Likewise, it’s always a good idea to share what you liked most about your job and the company. You should share specific positive feedback about your experience at the organization. What did you like most about your job, your team, and/or the organization? This could include the people you worked with, benefits you were offered, learning and development opportunities, or characteristics of the company culture that you most valued.

MAGNETIC TIP: Be SPECIFIC with positive feedback and be GENERAL with negative feedback!

If you feel like criticism is in order, try to frame it as ‘recommendations for improvement.’ You can identify one or two areas for positive development within the organization. If there are factors that might have kept you from leaving, this would be a great place to share those.

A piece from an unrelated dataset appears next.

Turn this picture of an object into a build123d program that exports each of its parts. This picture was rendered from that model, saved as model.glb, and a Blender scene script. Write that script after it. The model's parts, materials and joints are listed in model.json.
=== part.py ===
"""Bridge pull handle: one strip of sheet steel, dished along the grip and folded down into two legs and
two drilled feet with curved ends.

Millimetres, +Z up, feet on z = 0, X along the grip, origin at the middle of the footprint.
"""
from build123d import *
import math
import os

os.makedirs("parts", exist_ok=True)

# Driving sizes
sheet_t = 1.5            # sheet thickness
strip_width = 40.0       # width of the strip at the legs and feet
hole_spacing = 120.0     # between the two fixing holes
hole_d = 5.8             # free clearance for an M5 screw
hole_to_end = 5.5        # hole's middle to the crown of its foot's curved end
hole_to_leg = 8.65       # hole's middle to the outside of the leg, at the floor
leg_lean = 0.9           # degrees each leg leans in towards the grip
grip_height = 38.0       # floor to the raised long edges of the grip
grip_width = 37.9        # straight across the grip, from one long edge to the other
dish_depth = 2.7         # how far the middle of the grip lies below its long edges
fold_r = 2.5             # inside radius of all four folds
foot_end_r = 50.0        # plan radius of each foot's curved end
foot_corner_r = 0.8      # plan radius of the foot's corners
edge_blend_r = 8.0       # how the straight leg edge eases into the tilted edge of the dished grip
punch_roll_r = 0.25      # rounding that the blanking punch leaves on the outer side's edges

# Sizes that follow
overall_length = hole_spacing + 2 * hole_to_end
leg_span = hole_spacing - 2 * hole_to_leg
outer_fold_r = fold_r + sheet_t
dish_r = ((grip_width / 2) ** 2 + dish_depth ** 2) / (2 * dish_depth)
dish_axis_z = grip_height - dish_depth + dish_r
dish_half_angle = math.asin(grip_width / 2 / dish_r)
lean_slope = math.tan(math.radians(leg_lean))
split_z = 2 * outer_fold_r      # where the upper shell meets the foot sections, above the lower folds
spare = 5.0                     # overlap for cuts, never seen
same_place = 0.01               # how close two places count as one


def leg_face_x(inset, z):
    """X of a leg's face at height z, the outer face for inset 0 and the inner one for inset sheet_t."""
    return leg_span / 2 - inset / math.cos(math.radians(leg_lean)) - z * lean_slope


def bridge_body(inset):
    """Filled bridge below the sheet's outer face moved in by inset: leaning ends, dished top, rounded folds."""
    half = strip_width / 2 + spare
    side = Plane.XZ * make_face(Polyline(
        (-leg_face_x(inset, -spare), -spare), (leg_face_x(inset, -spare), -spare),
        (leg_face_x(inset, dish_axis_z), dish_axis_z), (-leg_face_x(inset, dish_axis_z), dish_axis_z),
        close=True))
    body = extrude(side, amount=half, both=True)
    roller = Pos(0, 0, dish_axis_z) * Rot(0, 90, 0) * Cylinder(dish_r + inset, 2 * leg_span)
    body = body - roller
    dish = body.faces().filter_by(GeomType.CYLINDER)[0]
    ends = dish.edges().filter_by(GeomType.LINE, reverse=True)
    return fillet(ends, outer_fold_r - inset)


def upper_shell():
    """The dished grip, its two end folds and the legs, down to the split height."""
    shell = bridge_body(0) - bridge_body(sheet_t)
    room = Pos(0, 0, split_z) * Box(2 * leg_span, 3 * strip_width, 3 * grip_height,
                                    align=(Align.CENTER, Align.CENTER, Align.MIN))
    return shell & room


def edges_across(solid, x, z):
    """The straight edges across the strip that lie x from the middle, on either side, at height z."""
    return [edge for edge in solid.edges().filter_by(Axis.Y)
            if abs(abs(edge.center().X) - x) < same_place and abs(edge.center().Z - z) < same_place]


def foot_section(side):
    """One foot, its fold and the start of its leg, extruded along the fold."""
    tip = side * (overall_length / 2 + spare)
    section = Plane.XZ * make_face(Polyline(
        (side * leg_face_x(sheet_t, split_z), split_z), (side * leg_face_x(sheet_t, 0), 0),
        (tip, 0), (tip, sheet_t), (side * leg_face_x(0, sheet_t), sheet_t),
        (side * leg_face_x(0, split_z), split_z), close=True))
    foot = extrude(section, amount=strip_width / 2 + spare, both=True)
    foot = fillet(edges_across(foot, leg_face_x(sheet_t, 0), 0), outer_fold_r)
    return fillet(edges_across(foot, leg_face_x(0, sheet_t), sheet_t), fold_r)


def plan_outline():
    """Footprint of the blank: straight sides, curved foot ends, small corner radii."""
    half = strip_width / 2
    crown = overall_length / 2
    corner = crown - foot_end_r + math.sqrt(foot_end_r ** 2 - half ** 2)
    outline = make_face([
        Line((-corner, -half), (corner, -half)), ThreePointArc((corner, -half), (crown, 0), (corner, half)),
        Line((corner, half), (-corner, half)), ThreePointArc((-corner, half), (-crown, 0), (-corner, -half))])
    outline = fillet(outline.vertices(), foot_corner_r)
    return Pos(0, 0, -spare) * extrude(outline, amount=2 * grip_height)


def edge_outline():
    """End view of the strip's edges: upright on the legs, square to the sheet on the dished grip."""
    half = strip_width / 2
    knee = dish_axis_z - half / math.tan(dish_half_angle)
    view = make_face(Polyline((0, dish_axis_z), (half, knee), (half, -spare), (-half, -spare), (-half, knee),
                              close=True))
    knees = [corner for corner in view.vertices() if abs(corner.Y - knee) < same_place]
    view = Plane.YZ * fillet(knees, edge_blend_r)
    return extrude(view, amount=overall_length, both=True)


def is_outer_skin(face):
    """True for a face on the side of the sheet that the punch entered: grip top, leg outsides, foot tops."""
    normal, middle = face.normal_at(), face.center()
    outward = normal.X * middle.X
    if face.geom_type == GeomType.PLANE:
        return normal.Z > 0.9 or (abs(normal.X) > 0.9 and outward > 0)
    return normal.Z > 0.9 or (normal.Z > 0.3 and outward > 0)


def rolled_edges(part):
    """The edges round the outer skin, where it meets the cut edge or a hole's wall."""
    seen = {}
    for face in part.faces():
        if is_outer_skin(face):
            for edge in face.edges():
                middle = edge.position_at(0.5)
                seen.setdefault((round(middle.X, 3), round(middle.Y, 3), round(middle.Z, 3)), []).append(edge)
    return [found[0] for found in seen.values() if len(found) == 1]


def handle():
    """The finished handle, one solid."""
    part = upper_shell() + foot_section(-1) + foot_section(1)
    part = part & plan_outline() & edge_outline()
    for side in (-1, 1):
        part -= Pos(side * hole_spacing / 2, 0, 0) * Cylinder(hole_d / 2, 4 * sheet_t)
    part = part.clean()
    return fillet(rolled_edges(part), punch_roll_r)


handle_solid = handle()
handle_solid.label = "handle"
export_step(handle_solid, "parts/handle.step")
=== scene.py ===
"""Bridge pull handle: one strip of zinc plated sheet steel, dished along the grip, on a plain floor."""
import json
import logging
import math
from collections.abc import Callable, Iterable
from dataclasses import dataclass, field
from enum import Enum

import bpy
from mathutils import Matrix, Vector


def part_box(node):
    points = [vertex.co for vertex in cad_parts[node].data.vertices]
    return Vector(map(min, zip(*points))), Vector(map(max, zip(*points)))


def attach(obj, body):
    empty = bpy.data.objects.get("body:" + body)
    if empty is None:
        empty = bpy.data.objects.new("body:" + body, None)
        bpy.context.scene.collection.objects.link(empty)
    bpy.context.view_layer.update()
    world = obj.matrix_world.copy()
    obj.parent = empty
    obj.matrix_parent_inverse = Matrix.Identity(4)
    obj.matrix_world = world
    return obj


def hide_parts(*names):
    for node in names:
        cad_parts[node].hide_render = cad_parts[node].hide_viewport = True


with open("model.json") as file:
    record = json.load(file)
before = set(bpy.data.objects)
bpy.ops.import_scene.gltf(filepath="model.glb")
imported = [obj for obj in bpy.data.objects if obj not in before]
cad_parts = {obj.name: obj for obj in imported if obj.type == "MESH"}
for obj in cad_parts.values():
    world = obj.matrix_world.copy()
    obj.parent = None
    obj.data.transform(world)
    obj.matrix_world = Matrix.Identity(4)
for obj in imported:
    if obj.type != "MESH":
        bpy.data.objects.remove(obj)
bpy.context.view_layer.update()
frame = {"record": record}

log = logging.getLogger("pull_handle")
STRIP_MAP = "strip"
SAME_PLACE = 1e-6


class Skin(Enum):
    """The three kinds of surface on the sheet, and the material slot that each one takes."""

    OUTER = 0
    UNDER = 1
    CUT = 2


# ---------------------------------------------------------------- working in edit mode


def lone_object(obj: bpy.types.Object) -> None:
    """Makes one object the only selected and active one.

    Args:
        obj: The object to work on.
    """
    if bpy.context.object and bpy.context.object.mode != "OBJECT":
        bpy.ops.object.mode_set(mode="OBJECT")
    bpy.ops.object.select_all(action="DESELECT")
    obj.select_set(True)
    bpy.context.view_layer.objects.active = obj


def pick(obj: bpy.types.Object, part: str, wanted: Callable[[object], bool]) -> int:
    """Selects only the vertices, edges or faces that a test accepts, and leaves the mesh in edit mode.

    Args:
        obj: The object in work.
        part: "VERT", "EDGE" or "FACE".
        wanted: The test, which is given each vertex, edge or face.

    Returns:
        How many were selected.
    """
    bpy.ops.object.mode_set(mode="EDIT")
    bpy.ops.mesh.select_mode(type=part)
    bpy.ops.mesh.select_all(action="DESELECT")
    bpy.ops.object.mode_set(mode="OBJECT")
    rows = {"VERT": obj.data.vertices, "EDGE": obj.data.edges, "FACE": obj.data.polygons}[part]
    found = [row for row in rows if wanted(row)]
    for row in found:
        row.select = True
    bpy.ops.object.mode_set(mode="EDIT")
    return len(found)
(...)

Perhaps you may have appreciated more flexible work options. Or, you may have wanted a culture that is more open to differing viewpoints. Perhaps there was room for better or positive feedback implementation.

In Conclusion…

Regardless of type of feedback you share, I’ve said it before, and I’ll say it again: Stay positive! This is not the time or place to vent. Use this time to show your gratitude for the opportunities you had to grow and to provide feedback for the person who will be succeeding you. Doing this will help ensure that you leave on a positive professional note and maintain relationships that could be valuable in the future. It’s a small world and you just never know when your paths will cross again.